Written by Haans Mulder, JD, MBA, MST, CFP®
Last month, I wrote about the importance of balancing two principles in family succession. Family businesses need to pass along ownership to certain members of the next generation who are most capable of continuing the business. Second, they should also strive to equally divide “all” assets so family members who don’t receive business ownership will still feel they are treated fairly.
This month, I want to write about one way of achieving this balance. By definition, family businesses have an entity or multiple entities that are the “operations” of the business. At the same time, families very often have acquired real estate that the business operates on. This real estate typically has significant value and can be used to “equalize” the distribution and achieve the second principle above. In other words, the children who don’t receive ownership in the business can instead receive ownership in the real estate holding entities.

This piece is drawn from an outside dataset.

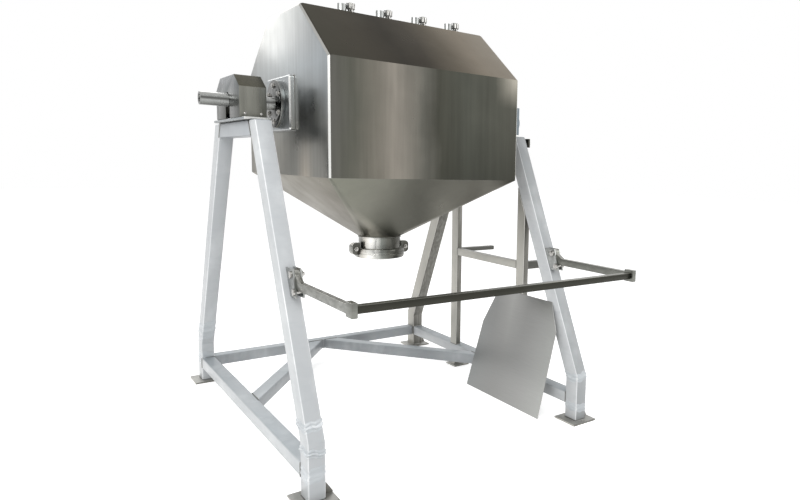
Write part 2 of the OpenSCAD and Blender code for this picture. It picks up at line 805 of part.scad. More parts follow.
// Arm with the ear that drops it under its pivot and the square block that holds the bar
module rail_arm(side) {
    ear = 3 * pin_radius;
    color(steel_brushed) mirrored(side) translate([rail_x, 0, 0]) difference() {
        union() {
            translate([-arm_width / 2, pivot_y, rail_height]) disc_x(ear, arm_width);
            along_x(arm_width) polygon([[pivot_y - ear, rail_height],
                [pivot_y + ear * sin(lean), rail_height - ear * cos(lean)],
                [pivot_y - stop_reach + pin_radius, arm_z - arm_height / 2], [bar_y, arm_z - arm_height / 2],
                [bar_y, arm_z + arm_height / 2], [pivot_y - 2 * stop_reach, arm_z + arm_height / 2]]);
            translate([0, bar_y, arm_z]) cube([arm_width, block_length, block_height], center = true);
        }
        translate([-arm_width, pivot_y, rail_height]) disc_x(pin_radius + fit, 2 * arm_width);
    }
}

module rail_bar() {
    length = 2 * rail_x - arm_width;
    color(steel_dark) translate([0, bar_y, arm_z]) difference() {
        cube([length, bar_side, bar_side], center = true);
        cube([length - 2 * tube_wall, bar_side - 2 * tube_wall, bar_side - 2 * tube_wall], center = true);
    }
}

sleeve_radius = shaft_radius + sleeve_wall;

module gearbox() {
    middle = gearbox_x + gearbox_length / 2;
    color(drive_grey) difference() {
        union() {
            translate([middle, gearbox_offset, shaft_z - worm_drop / 2])
                along_x(gearbox_length - 2 * gearbox_boss_height)
                    square([gearbox_depth, gearbox_height], center = true);
            translate([gearbox_x, 0, shaft_z]) disc_x(gearbox_boss_radius, gearbox_length);
        }
        translate([gearbox_x - over, 0, shaft_z]) disc_x(sleeve_radius + fit, gearbox_length + 2 * over);
    }
}

module drive_sleeve() {
    color(steel_bright) difference() {
        translate([gearbox_x, 0, shaft_z]) disc_x(sleeve_radius, gearbox_length);
        translate([gearbox_x - over, 0, shaft_z]) disc_x(shaft_radius + fit, gearbox_length + 2 * over);
    }
}

motor_flange = 14;
fan_cover_length = 60;
fin_count = 24;
fin_height = 7;
fin_thickness = 3;

module motor() {
    start = gearbox_offset + gearbox_depth / 2;
    color(drive_grey) translate([gearbox_x + gearbox_length / 2, start, shaft_z - worm_drop])
        rotate([-90, 0, 0]) {
            cylinder(r = motor_radius + fin_height, h = motor_flange, $fn = round_facets);
            cylinder(r = motor_radius, h = motor_length, $fn = round_facets);
            translate([0, 0, motor_length - fan_cover_length])
                cylinder(r = motor_radius + fin_height, h = fan_cover_length, $fn = round_facets);
            for (i = [0:fin_count - 1]) rotate([0, 0, i * 360 / fin_count])
                translate([0, -fin_thickness / 2, motor_flange])
                    cube([motor_radius + fin_height - fin_thickness / 2, fin_thickness,
                        motor_length - fan_cover_length - motor_flange]);
        }
}

torque_arm_thickness = 16;
torque_face = gearbox_x + gearbox_length - gearbox_boss_height;
torque_bolt_radius = 9;
torque_z = shaft_z - torque_bolt_drop;
torque_arm_height = 60;

// Plate from the gearbox to the bolt that keeps it from turning
module torque_arm() {
    front = gearbox_offset - gearbox_depth / 2;
    low = torque_bolt_y - torque_arm_height / 2;
    color(steel_dark) difference() {
        translate([torque_face - torque_arm_thickness / 2, (front + low) / 2, torque_z])
            cube([torque_arm_thickness, front - low, torque_arm_height], center = true);
        translate([gearbox_x, torque_bolt_y, torque_z]) disc_x(torque_bolt_radius + fit, 2 * gearbox_length);
    }
}

module torque_bolt() {
    nut = 2 * torque_bolt_radius;
    color(steel_bright) translate([0, torque_bolt_y, torque_z]) {
        translate([frame_outer, 0, 0]) disc_x(torque_bolt_radius, torque_face + nut - frame_outer);
        translate([torque_face, 0, 0]) rotate([0, 90, 0]) cylinder(r = nut, h = nut * 3 / 4, $fn = 6);
    }
}

panel_lean = asin((panel_step - rest) / panel_height);
// Corners of the panel as shares of its depth and height, from its rear foot
panel_corner_shares = [[0, 0], [0.06, 0.65], [0.20, 1], [0.89, 1], [1, 0.76], [0.98, 0]];
panel_rear_y = -98;

module guard_panel() {
    color(steel_pale) translate([frame_inner - panel_step, panel_rear_y, 0]) rotate([0, panel_lean, 0])
        translate([-panel_thickness / 2, 0, 0]) along_x(panel_thickness)
            polygon([for (share = panel_corner_shares) [-share[0] * panel_depth, share[1] * panel_height]]);
}

leg(-1, false);  // left_front_leg
leg(-1, true);  // left_rear_leg
leg(1, false);  // right_front_leg
leg(1, true);  // right_rear_leg
head_tube(-1);  // left_head_tube
head_tube(1);  // right_head_tube
side_beam(-1);  // left_side_beam
side_beam(1);  // right_side_beam
rear_beam();
diagonal(-1);  // left_diagonal
diagonal(1);  // right_diagonal
foot_plates();
foot_gussets();
shelf_post(front_post_y);  // front_shelf_post
shelf_post(rear_post_y);  // rear_shelf_post
shelf_tie();
shelf_bar(front_post_y, tie_height);  // front_shelf_bar
shelf_bar(rear_post_y, rear_bar_height);  // rear_shelf_bar
post_foot();
bearing_plate(-1);  // left_bearing_plate
bearing_plate(1);  // right_bearing_plate
pillow_block(-1);  // left_pillow_block
pillow_block(1);  // right_pillow_block
bearing_cover(-1);  // left_bearing_cover
bearing_cover(1);  // right_bearing_cover
bearing_bolts();
vessel_body();
vessel_hopper();
trunnion_pad(-1);  // left_trunnion_pad
trunnion_pad(1);  // right_trunnion_pad
shaft(-1, shaft_tip, true);  // left_shaft
shaft(1, gearbox_x + gearbox_length, false);  // right_shaft
flange_screws();
hatch_seat();
hatch_gasket();
hatch_lid();
hatch_hinge_ears();
hatch_hinge_pins();
clamp_knob(1);  // clamp_knob_1
clamp_knob(2);  // clamp_knob_2
clamp_knob(3);  // clamp_knob_3
clamp_knob(4);  // clamp_knob_4
outlet_neck();
outlet_gasket();
outlet_cap();
clamp_half(1);  // clamp_rear_half
clamp_half(-1);  // clamp_front_half
clamp_bolts();
clamp_nuts();
rail_brackets();
rail_pins();
rail_arm(-1);  // left_rail_arm
rail_arm(1);  // right_rail_arm
rail_bar();
gearbox();
drive_sleeve();
motor();
torque_arm();
torque_bolt();
guard_panel();
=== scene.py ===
"""Dresses the octagonal tumble blender: camera, studio, materials and the details past the CAD solids."""
import json
import math

import bmesh
import bpy
from mathutils import Matrix, Vector, noise


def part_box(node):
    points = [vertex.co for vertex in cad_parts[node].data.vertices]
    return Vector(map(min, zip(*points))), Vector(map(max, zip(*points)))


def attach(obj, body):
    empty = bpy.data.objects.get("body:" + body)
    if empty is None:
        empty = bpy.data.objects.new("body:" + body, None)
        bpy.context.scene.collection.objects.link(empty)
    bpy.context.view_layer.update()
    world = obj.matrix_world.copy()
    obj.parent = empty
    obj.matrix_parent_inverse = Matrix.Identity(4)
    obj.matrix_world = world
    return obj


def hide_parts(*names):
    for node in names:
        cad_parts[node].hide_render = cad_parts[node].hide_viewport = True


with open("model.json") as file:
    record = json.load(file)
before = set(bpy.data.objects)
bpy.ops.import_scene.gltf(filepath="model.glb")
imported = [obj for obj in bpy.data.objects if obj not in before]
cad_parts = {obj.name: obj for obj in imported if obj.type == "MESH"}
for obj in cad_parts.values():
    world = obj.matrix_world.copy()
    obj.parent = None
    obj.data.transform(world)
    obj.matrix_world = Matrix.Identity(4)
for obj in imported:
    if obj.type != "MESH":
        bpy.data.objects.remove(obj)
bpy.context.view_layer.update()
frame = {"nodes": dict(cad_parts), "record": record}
nodes = frame["nodes"]

# Camera, fitted to the photograph's corners
CAMERA_PLACE = Vector((-1.770, -3.690, 1.503))
CAMERA_YAW = math.radians(39.61)
CAMERA_PITCH = math.radians(-6.95)
CAMERA_ROLL = math.radians(1.69)
FOCAL_PIXELS = 637.54
PHOTO_WIDTH = 800
PHOTO_HEIGHT = 500
PRINCIPAL_X = 537.02
PRINCIPAL_Y = 245.63
SENSOR_WIDTH = 36

# Studio light
WORLD_LIGHT = 0.55
FLOOR_SIZE = 30
FLOOR_COLOUR = (0.86, 0.86, 0.86)
FLOOR_GLOW = 0.22
FLOOR_GLOW_SEEN = 0.62
FLOOR_ROUGHNESS = 0.9
# Name, place, target, size and power of each lamp
LAMPS = (
    ("key", (-3.5, -3.0, 5.0), (0, 0, 1.2), (3.5, 3.5), 190),
    ("fill", (4.5, -4.0, 3.5), (0, 0, 1.2), (4, 4), 90),
    ("back", (0, 5.0, 4.5), (0, 0, 1.5), (5, 3), 110),
)


def add_camera():
    ahead = Vector((math.sin(CAMERA_YAW) * math.cos(CAMERA_PITCH),
                    math.cos(CAMERA_YAW) * math.cos(CAMERA_PITCH), math.sin(CAMERA_PITCH)))
    level = Vector((math.cos(CAMERA_YAW), -math.sin(CAMERA_YAW), 0))
    upward = level.cross(ahead)
    right = level * math.cos(CAMERA_ROLL) + upward * math.sin(CAMERA_ROLL)
    up = -level * math.sin(CAMERA_ROLL) + upward * math.cos(CAMERA_ROLL)
    data = bpy.data.cameras.new("camera")
    data.sensor_fit = "HORIZONTAL"
    data.sensor_width = SENSOR_WIDTH
    data.lens = FOCAL_PIXELS / PHOTO_WIDTH * SENSOR_WIDTH
    data.shift_x = (PHOTO_WIDTH / 2 - PRINCIPAL_X) / PHOTO_WIDTH
    data.shift_y = (PRINCIPAL_Y - PHOTO_HEIGHT / 2) / PHOTO_WIDTH
    camera = bpy.data.objects.new("camera", data)
    turn = Matrix((right, up, -ahead)).transposed()
    camera.matrix_world = Matrix.Translation(CAMERA_PLACE) @ turn.to_4x4()
    bpy.context.collection.objects.link(camera)
    bpy.context.scene.camera = camera


def seen_by_eye(tree):
    """One for camera, glossy and transmission rays, zero for the rest."""
    path = tree.nodes.new("ShaderNodeLightPath")
    first = tree.nodes.new("ShaderNodeMath")
    first.operation = "MAXIMUM"
    tree.links.new(path.outputs["Is Camera Ray"], first.inputs[0])
    tree.links.new(path.outputs["Is Transmission Ray"], first.inputs[1])
    both = tree.nodes.new("ShaderNodeMath")
    both.operation = "MAXIMUM"
    tree.links.new(first.outputs[0], both.inputs[0])
    tree.links.new(path.outputs["Is Glossy Ray"], both.inputs[1])
    return both.outputs[0]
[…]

While this approach can work very well to achieve equity, there’s a key issue that needs to be addressed. The business relies on that real estate for its location and the real estate owners rely on that business for a financial return. It would be extremely disruptive if the business was no longer supported by the real estate (such as the rent being above market and not affordable for the company). On the other hand, if the rent was “below” market, the family members who owned the real estate entity would inevitably resent the lease terms.
Because of these considerations, structuring a fair long-term lease with options for the term to be extended and rent escalations is critical. If these provisions are built into the structure, each side should then be able to feel they’ve been treated fairly and the business operations can have a reliable location for future operations.